I see my first yak as our 4x4 trundles through a charming forest, complete with mouldy brown floor, and over riverbed boulders on the way up to a lake renowned locally for its colours.

We arrive early and peer at the seven shades of algae that have colonised the bottom of the lake, leaving the surface water surprisingly crystal clear and usable by the local chaiwalla.

I drink some of his pond-water tea and live to tell the tale.

We are back in Gilgit for the last evening, spent at the town’s best ­barbecue and curry restaurant, Canopy Nexus. It has a platform, called “the boat”, which hangs over rush waters, but I don’t have sea legs and stick to the stability of the lawns.

My conversation with Farooq centres on the demise of tourism in Gilgit-Baltistan, renamed so in 2009 because the residents wanted to dissociate themselves from the militant havoc elsewhere in north-west Pakistan.

“We’re helpless to do anything about it,” says Farooq. I tell him what Jonny Bealby had told me.

Any revival in tourist interest depends on governments being able to assure travellers that Pakistan is safe – something that’s not going to happen anytime soon.

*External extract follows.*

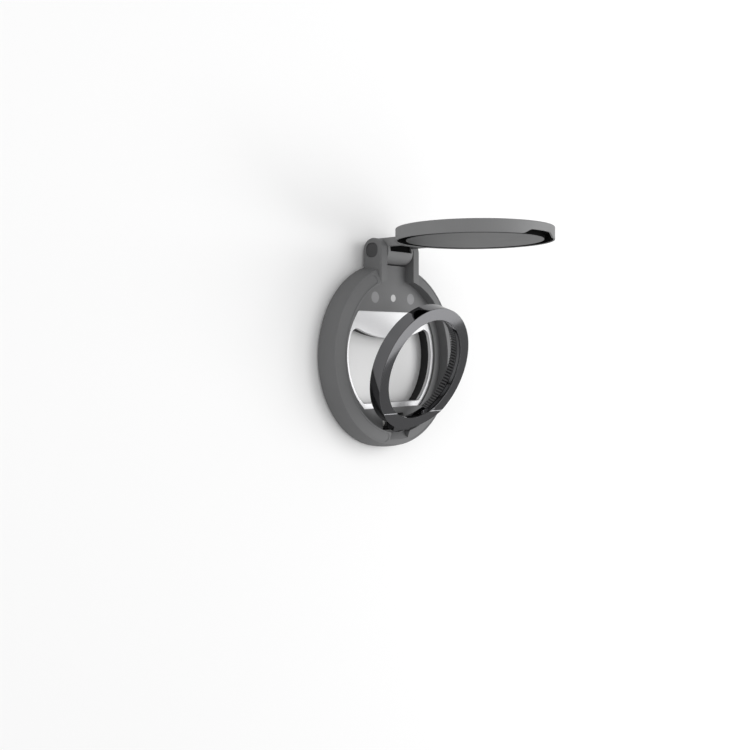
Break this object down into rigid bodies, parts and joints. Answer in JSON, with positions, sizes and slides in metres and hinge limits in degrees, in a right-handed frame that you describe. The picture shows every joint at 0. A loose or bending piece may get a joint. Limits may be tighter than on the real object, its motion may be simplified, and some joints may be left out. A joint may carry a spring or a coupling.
{
  "type": "magnetic phone finger loop",
  "caption": "Round magnetic phone grip: a ring-magnet base with a raised flip lid, a tilting metal finger loop with a ribbed inside, and a steel bottle opener in its middle.",
  "frame": {"origin": "centre of the round back face, which lies on the phone", "axes": "+X across the phone along both hinge pins, +Y up the phone towards the lid's hinge, +Z away from the phone, out of the pocket"},
  "size_m": [0.0578, 0.0665, 0.0601],
  "materials": {
    "housing_plastic": "fine satin moulding grain",
    "cover_plastic": "plain moulded back",
    "pad_rubber": "soft matt grip",
    "cap_plastic": "dark satin",
    "washer_plastic": "slippery natural plastic",
    "liner_plastic": "finely ribbed",
    "magnet_nickel": "satin nickel",
    "inner_steel": "plain turned steel",
    "plate_steel": "light satin steel",
    "bush_brass": "plain turned brass",
    "loop_metal": "polished dark grey metal"
  },
  "bodies": {
    "base": {"base_housing": "housing_plastic", "back_cover": "cover_plastic", "grip_pad": "pad_rubber", "base_magnets": "magnet_nickel", "magnet_shunts": "inner_steel", "cover_screws": "inner_steel", "opener_plate": "plate_steel", "plate_rivet": "plate_steel", "closing_magnet_left": "magnet_nickel", "closing_magnet_right": "magnet_nickel", "lid_hinge_pin": "inner_steel", "pin_cap_left": "cap_plastic", "pin_cap_right": "cap_plastic", "loop_hinge_pin": "inner_steel", "loop_washer_left": "washer_plastic", "loop_washer_right": "washer_plastic"},
    "lid": {"lid_shell": "housing_plastic", "lid_disc": "housing_plastic", "lid_keeper_plate": "inner_steel", "lid_hinge_bush": "bush_brass"},
    "loop": {"finger_loop": "loop_metal", "loop_grip_liner": "liner_plastic", "loop_hinge_bush": "bush_brass"}
  },
  "joints": [
    {"name": "lid_hinge", "type": "hinge", "parent": "base", "child": "lid", "pos_m": [0, 0.0327, 0.0045], "axis": [1, 0, 0], "range_deg": [-60, 38]},
    {"name": "loop_hinge", "type": "hinge", "parent": "base", "child": "loop", "pos_m": [0, -0.02108, 0.00381], "axis": [1, 0, 0], "range_deg": [-22.5, 20]}
  ]
}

“That said our bookings are stronger than ever this year, so maybe people are starting to see that it’s a big country and not everywhere has a problem,” Jonny told me.

If you go

The flight Etihad Airways (www.etihadairways.com) flies from Abu Dhabi to Islamabad from Dh1,575 return. Pakistan International Airlines (www.piac.com.pk) flies from Islamabad to Gilgit for US$110 (Dh404) return; both including taxes.

The stay A double room at Serena Hotel (www.serenahotels.com) costs $142 (Dh522) per night. A double room at Darbar Hotel costs $72.45 (Dh266) per night. Call 00 92 321 9277881.

Correction: This article was changed on July 18, 2011 to correct the name of Jonny Bealby and the company Wild Frontiers.